На втором году жизни природный разум ребенка развивается далее, проходя определенные, чередующиеся друг за другом стадии. Развивая мышление, ребенок впитывает из своего окружения все, вплоть до мельчайших деталей.
Однажды я показывала ребенку в возрасте почти двадцати месяцев прекрасную книгу, книгу для взрослых. Это было Евангелие с иллюстрациями Густава Доре, который поместил в книгу и такие классические картины, как «Преображение» Рафаэля. Я выбрала одну картину с Иисусом, который зовет к себе детей, и начала рассказывать: «Иисус несет ребенка на руке, другие дети прислонили к нему свои головки, смотрят на него, и он любит их…» Выражение лица ребенка не выказало никакого интереса. Я сделала вид, что не заметила этого, и листала книгу дальше, разыскивая в ней другие иллюстрации. Вдруг мальчик говорит: «Он спит». Мне снова открылась тайна детской души почти без всякого замешательства. «Кто спит?» – спросила я. «Иисус! – энергично продолжил малыш. – Иисус спит!» И он попытался перевернуть лист назад, чтобы показать мне, что это действительно так. Христос смотрел на детей из-под опущенных век. А ребенку показалось, будто глаза Христа сомкнуты во сне. Малыш обратил внимание на отдельный штрих, который взрослому не бросился бы в глаза.

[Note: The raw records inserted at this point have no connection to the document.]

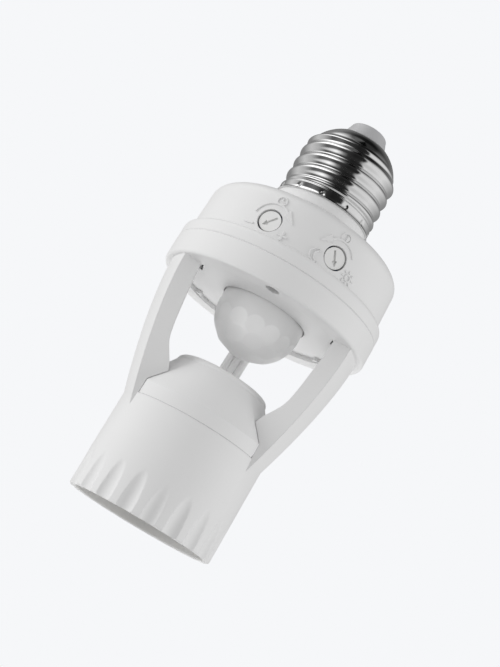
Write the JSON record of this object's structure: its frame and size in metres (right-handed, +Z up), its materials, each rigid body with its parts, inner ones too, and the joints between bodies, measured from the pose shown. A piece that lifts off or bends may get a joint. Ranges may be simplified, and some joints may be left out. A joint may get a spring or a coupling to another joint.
{
  "type": "motion sensor lamp holder",
  "caption": "Screw-in lamp holder with a motion sensor: threaded cap, round sensor housing with domed lens and knobs, fluted lamp sleeve on two arms.",
  "frame": {"origin": "centre of the lamp sleeve's open mouth, in the plane of its rim", "axes": "+Z up the axis towards the screw cap, -Y the front with the two setting knobs, the arms along X"},
  "size_m": [0.0562, 0.0562, 0.1168],
  "materials": {
    "housing": "white, fine satin grain from the mould",
    "lens": "milky, slightly translucent",
    "plated_shell": "bright nickel plate on rolled sheet",
    "insulator": "grey, smooth",
    "tin": "solder-tinned",
    "knob": "white, satin",
    "trimmer": "blue, satin",
    "board": "green solder mask",
    "can": "drawn, satin",
    "clear_resin": "clear, smooth",
    "relay_case": "blue, smooth",
    "film": "ochre, smooth",
    "sleeve_film": "dark shrink film",
    "dark_resin": "matt",
    "green_lacquer": "lacquered",
    "disc_lacquer": "lacquered",
    "screw_steel": "zinc plated",
    "heat_resin": "ivory, heat-resistant, matt",
    "socket_metal": "plated, satin",
    "spring_metal": "spring bronze, satin",
    "terminal_metal": "satin",
    "white_insulation": "white, smooth",
    "red_insulation": "red, smooth",
    "blue_insulation": "blue, smooth"
  },
  "bodies": {
    "holder": {"lower_housing": "housing", "upper_housing": "housing", "socket_cover": "housing", "lens_dome": "lens", "cap_shell": "plated_shell", "cap_insulator": "insulator", "cap_contact": "tin", "time_trimmer": "trimmer", "lux_trimmer": "trimmer", "circuit_board": "board", "pir_sensor": "can", "light_sensor": "clear_resin", "relay": "relay_case", "film_capacitor": "film", "electrolytic_capacitor": "sleeve_film", "control_chip": "dark_resin", "fuse_resistor": "green_lacquer", "varistor": "disc_lacquer", "housing_screws": "screw_steel", "socket_base": "heat_resin", "socket_shell": "socket_metal", "centre_contact": "spring_metal", "centre_terminal": "terminal_metal", "shell_terminals": "terminal_metal", "socket_rivets": "screw_steel", "wire_left": "white_insulation", "wire_middle": "white_insulation", "wire_right": "white_insulation", "live_lead": "red_insulation", "neutral_lead": "blue_insulation"},
    "time_setting": {"time_knob": "knob"},
    "light_setting": {"lux_knob": "knob"}
  },
  "joints": [
    {"name": "time_turn", "type": "hinge", "parent": "holder", "child": "time_setting", "pos_m": [-0.00801, -0.02262, 0.0735], "axis": [-0.3338, -0.9426, 0], "range_deg": [-285, 5]},
    {"name": "light_turn", "type": "hinge", "parent": "holder", "child": "light_setting", "pos_m": [0.00801, -0.02262, 0.0735], "axis": [0.3338, -0.9426, 0], "range_deg": [-5, 285]}
  ]
}
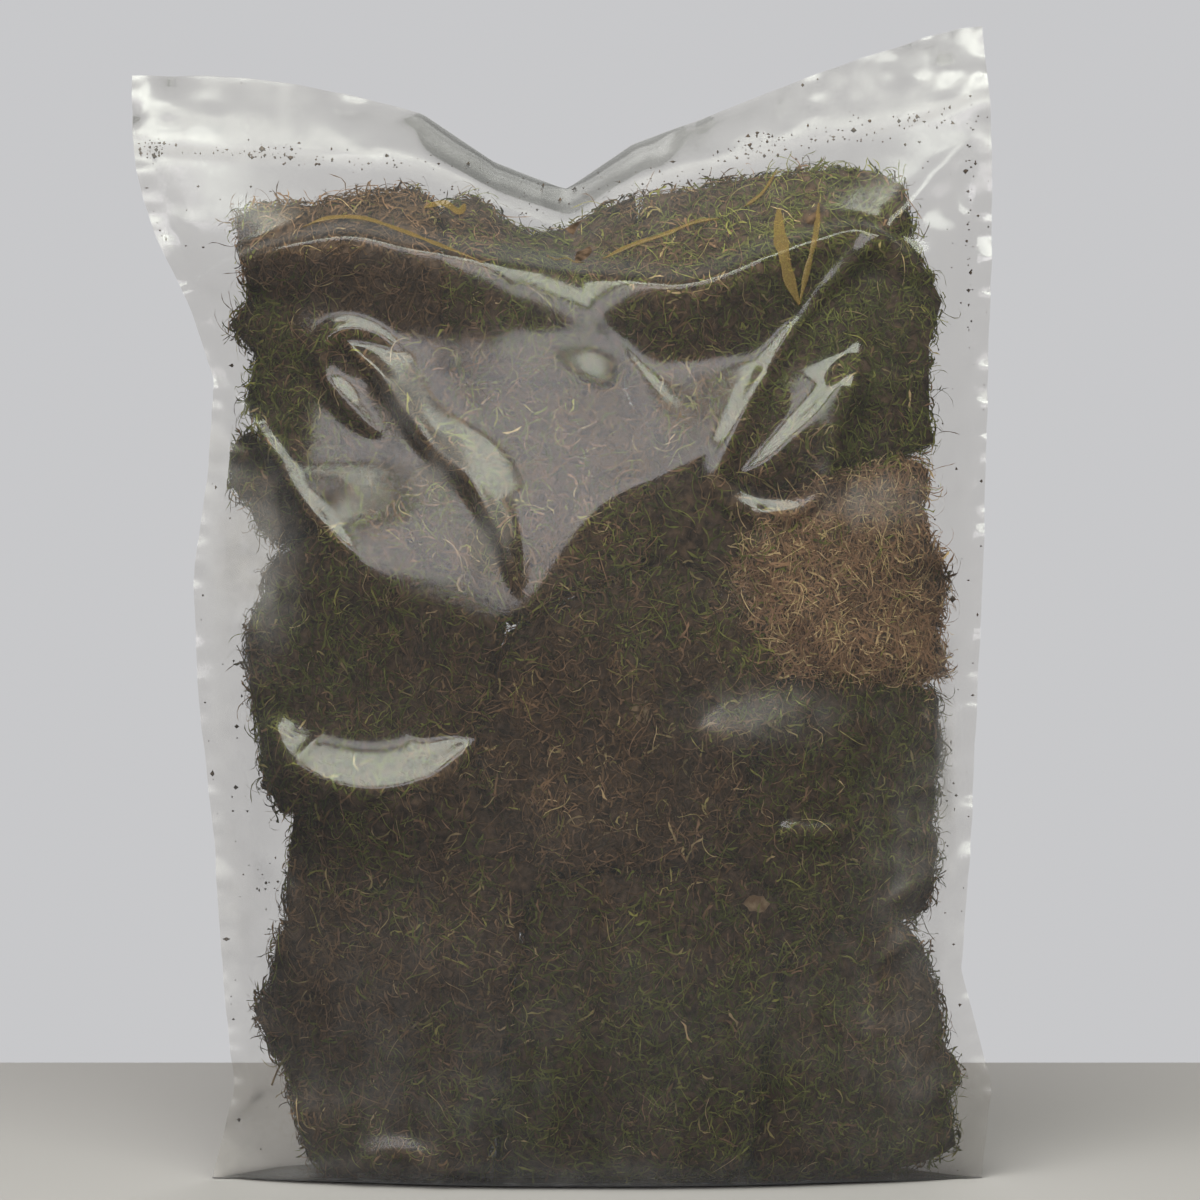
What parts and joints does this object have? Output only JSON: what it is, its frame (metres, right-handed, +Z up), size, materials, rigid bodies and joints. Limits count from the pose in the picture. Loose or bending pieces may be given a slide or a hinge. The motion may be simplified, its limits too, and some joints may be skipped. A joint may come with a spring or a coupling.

Я продолжала мои объяснения, и мне удалось показать мальчику Вознесение Христа. «Видишь, – сказала я, – Иисус вознесся на небо, и люди, которые это видят, испугались. Мальчик смотрит, женщина вытянула руки». Конечно, такое объяснение было не совсем подходящим для маленького ребенка, и вообще картина была выбрана неудачно. Но теперь я намеренно ожидала от ребенка загадочных высказываний, чтобы провести сравнение между видением (поставить ударение на первом слоге) сложных картин взрослым и ребенком. Малыш что-то пролепетал себе под нос, как бы говоря: «Дальше, дальше!», и не выказывал никакого интереса. Когда я листала, он трогал свою маленькую игрушку-кролика, висевшую у него на шее. «Кролик», – сказал он. Я, естественно, подумала, что ребенок подумал о своей игрушке, но он энергично потребовал, чтобы я перевернула страницу назад. И правда, на картине я нашла в уголке маленького кролика. Но кто бы мог обратить на это внимание? Очевидно, дети и мы – это два отличных друг от друга вида психической личности, и речь здесь идет не о пошаговом развитии от минимума до максимума.
Воспитатели детских садов и учителя начальных классов тратят много сил на разъяснение вещей, с которыми трех– и четырехлетние дети уже имели дело. Они считают, видимо, детей слабослышащими людьми. В конце концов вместо ответа ребенок протестует: «Но я не глухой!»